I need to create fake data into fakeData table that follows this psuedocode:

foreach(t1.id in table1)
   foreach(t2.id in table2)
      foreach(t3.id in table3)
        INSERT INTO fakeData (t1.id, t2.id, t3.id, random(30,80))

Where the id is the primary key of that table.

I need to do this as fast as possible, because I plan to insert billions of records. I am not sure if using SQL to do the statements is the best method, or using c# or what the best option is for getting this data into the table.

This question really has two parts, how do I execute the psuedocode in SQL Server, and what is the best way to do this really fast. ( I currently have no indices setup )

This may seem like a duplicate of all the other "Fastest way to bulk insert". I think this question is different because the data I am loading can actually be generated my SQL Server, so a BULK generate compared to BULK INSERT

PS: I got SQL Server 2012

Edit: More data

This is a star schema. fakeData will be the fact table.

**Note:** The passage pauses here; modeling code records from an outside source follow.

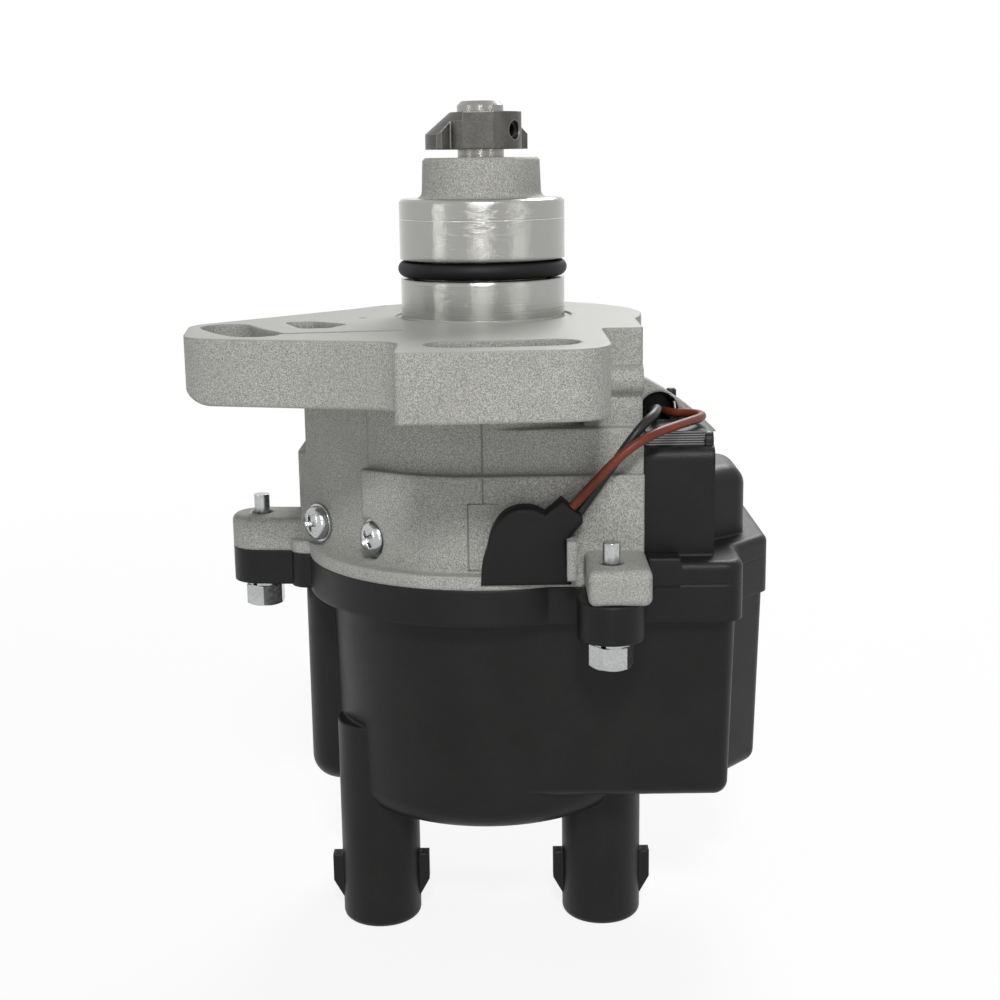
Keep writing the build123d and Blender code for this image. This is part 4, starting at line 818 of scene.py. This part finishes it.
# Operators
class DISTRIBUTOR_OT_stage(bpy.types.Operator):
    """Floor, backdrop, lamps and camera"""

    bl_idname = "distributor.stage"
    bl_label = "Stage"

    def execute(self, context):
        scene = context.scene
        studio = scene.distributor_studio
        mesh = bpy.data.meshes.new("floor")
        signs = ((-1, -1), (1, -1), (1, 1), (-1, 1))
        corners = [(x * FLOOR_REACH, y * FLOOR_REACH, FLOOR_Z) for x, y in signs]
        mesh.from_pydata(corners, [], [(0, 1, 2, 3)])
        floor = bpy.data.objects.new("floor", mesh)
        scene.collection.objects.link(floor)
        mesh.materials.append(self.backdrop())
        self.world(scene)
        for name, place, size, power in LAMPS:
            data = bpy.data.lights.new(name, "AREA")
            data.shape = "RECTANGLE"
            data.size, data.size_y = size
            data.energy = power
            lamp = bpy.data.objects.new(name, data)
            lamp.location = place
            aim = Vector(LAMP_TARGET) - Vector(place)
            lamp.rotation_euler = aim.to_track_quat("-Z", "Y").to_euler()
            scene.collection.objects.link(lamp)
        data = bpy.data.cameras.new("camera")
        data.sensor_width = SENSOR_WIDTH
        data.lens = studio.focal_px * SENSOR_WIDTH / PICTURE_WIDTH
        data.clip_start = 0.01
        camera = bpy.data.objects.new("camera", data)
        camera.location = studio.place
        aim = Euler((math.radians(90) - studio.pitch, 0, 0)).to_matrix()
        camera.rotation_euler = (aim @ Matrix.Rotation(studio.roll, 3, "Z")).to_euler()
        scene.collection.objects.link(camera)
        scene.camera = camera
        scene.view_settings.view_transform = "Standard"
        return {"FINISHED"}

    def backdrop(self):
        """A floor that the camera sees as white, with the object's shadow on it."""
        s = Shader("floor")
        seen = s.node("ShaderNodeLightPath", {}, {})
        grain = s.noise(30, 2.0)
        s.finish(Base_Color=s.mix(grain, (0.80, 0.80, 0.80), (0.84, 0.84, 0.84)), Roughness=0.6)
        glow = s.node("ShaderNodeEmission", {}, {"Color": (1.0, 1.0, 1.0), "Strength": 1.0})
        share = s.node("ShaderNodeMixShader", {}, {})
        s.plug(share.inputs[0], straight_ray(s, seen) * (0.86 + s.ramp(s.radius(), 0.12, 0.6) * 0.14))
        s.tree.links.new(s.surface.outputs[0], share.inputs[1])
        s.tree.links.new(glow.outputs[0], share.inputs[2])
        s.tree.links.new(share.outputs[0], s.out.inputs[0])
        return s.material

    def world(self, scene):
        """Soft light all round, white where the camera or a mirror looks at it."""
        world = bpy.data.worlds.new("studio")
        world.use_nodes = True
        s = Shader.over(world.node_tree)
        seen = s.node("ShaderNodeLightPath", {}, {})
        soft, white = (
            s.node("ShaderNodeBackground", {}, {"Color": (1.0, 1.0, 1.0), "Strength": strength}).outputs[0]
            for strength in (scene.distributor_studio.ambient, 1.0)
        )
        mix = s.node("ShaderNodeMixShader", {}, {0: straight_ray(s, seen), 1: soft, 2: white})
        s.node("ShaderNodeOutputWorld", {}, {0: mix.outputs[0]})
        scene.world = world


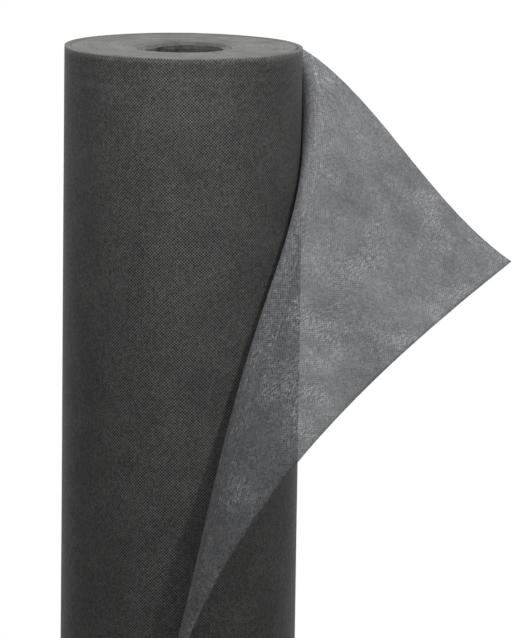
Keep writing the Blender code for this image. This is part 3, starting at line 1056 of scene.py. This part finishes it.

table2 is a date dimension of 20 years, with 7300 records. table3 is a time dimension of 96 records. table1 is another dimension with 100 million records.

3

There are 3 answers

1
LearningJrDev On

Ok well... Since none really showed how to do random values as well. Ill contribute my solution so far. I am doing this right now, along with recovery model simple :

BEGIN TRAN

declare @x int = 1
while @x <= 5000
begin
INSERT INTO dimSpeed
Select T1.id as T1ID, T2.DateValue as T2ID, T3.TIME_ID as T3ID, ABS(Checksum(NewID()) % 70) + 20
From lines T1, dimDate T2, dimTime T3
WHERE T1.id = @x AND T2.DateValue > '1/1/2015' AND T2.DateValue < '1/1/2016'

    if (@x % 100) = 0
    begin
        COMMIT TRAN
        BEGIN TRAN
    end

    set @x = @x + 1
end

COMMIT TRAN

Where 5000 is how many elements of TABLE1 (t1) I am inserting. Doing just 5000 takes 5 minutes or so. At this rate it will take 70 days to insert all the data I need. A speedier option is needed for sure

6
Greg On

You can insert data really fast by using BCP. If your PK column is an identity column, it will still work. If not, then you can skip the BCP part and just insert with while loops.

To create your BCP file:

  1. In a for loop, populate the table quickly with a fixed # of rows (say 1 million).
  2. BCP out the data into a BCP file.
  3. BCP the data back in as many times as you want

Do this for each table necessary (pseudo code below):

Example: -- if this is dev machine, then I would change recovery model to simple, -- if it isn't already, to reduce amount of logging. then change it back -- to what it was previously

BEGIN TRAN

declare @x int = 1
while @x <= 1000000
begin
    insert into t1 (col1, col2) values (rand() * 100, rand(123) * 100)

    if (@x % 10000) = 0
    begin
        COMMIT TRAN
        BEGIN TRAN
    end

    set @x = @x + 1
end

COMMIT TRAN

Then, bcp out the data (from a command prompt) to create your bcp file

bcp out [dbname].dbo.t1 c:\file1.bcp -T

Now, bcp in (from a command prompt) the data as many times as needed

bcp in [dbname].dbo.t1 c:\file1.bcp -T
bcp in [dbname].dbo.t1 c:\file1.bcp -T
bcp in [dbname].dbo.t1 c:\file1.bcp -T
bcp in [dbname].dbo.t1 c:\file1.bcp -T
bcp in [dbname].dbo.t1 c:\file1.bcp -T
2
Randall On

The first part is easy enough;

Insert Into FakeData
Select T1.id as T1ID, T2.id as T2ID, T3.id as T3ID
From Table1 T1, Table2 T2, Table3 T3

That will perform a Cartesian join of the three tables and return all possible combinations. However if you are talking billions of possible combinations, batching is probably a good idea. I'll use offset fetch since it's easy to understand, but you could probably find a more performant way, I'm also going to store the results in a temp table, so you only run the join once and rest are selects and inserts.

Declare @BatchSize int = 100000
Declare @RowsToBeInserted bigint = 
((select count(1) as t1count from Table1) * 
(select count(1) as t2count from Table2) * 
(select count(1) as t3count from Table3))
Declare @Iterations int = 0
Declare @CompletedRowCount bigint = 0

Select T1.id as T1ID, T2.id as T2ID, T3.id as T3ID
Into #TempTable
From Table1 T1, Table2 T2, Table3 T3

While @CompletedRowCount < @RowsToBeInserted
begin

Insert into FakeData
select T1ID, T2ID, T3ID
Order by T1ID, T2ID, T3ID
Offset @CompletedRowCount
Fetch next @BatchSize Only
set @Iterations = @Iterations + 1
set @CompletedRowCount = @Iterations * @BatchSize

end

That should allow you to dial in the batch size to whatever works best for your server. With no indexes set up, you don't need to drop them and recreate them for performance. Hope that points you in the correct direction.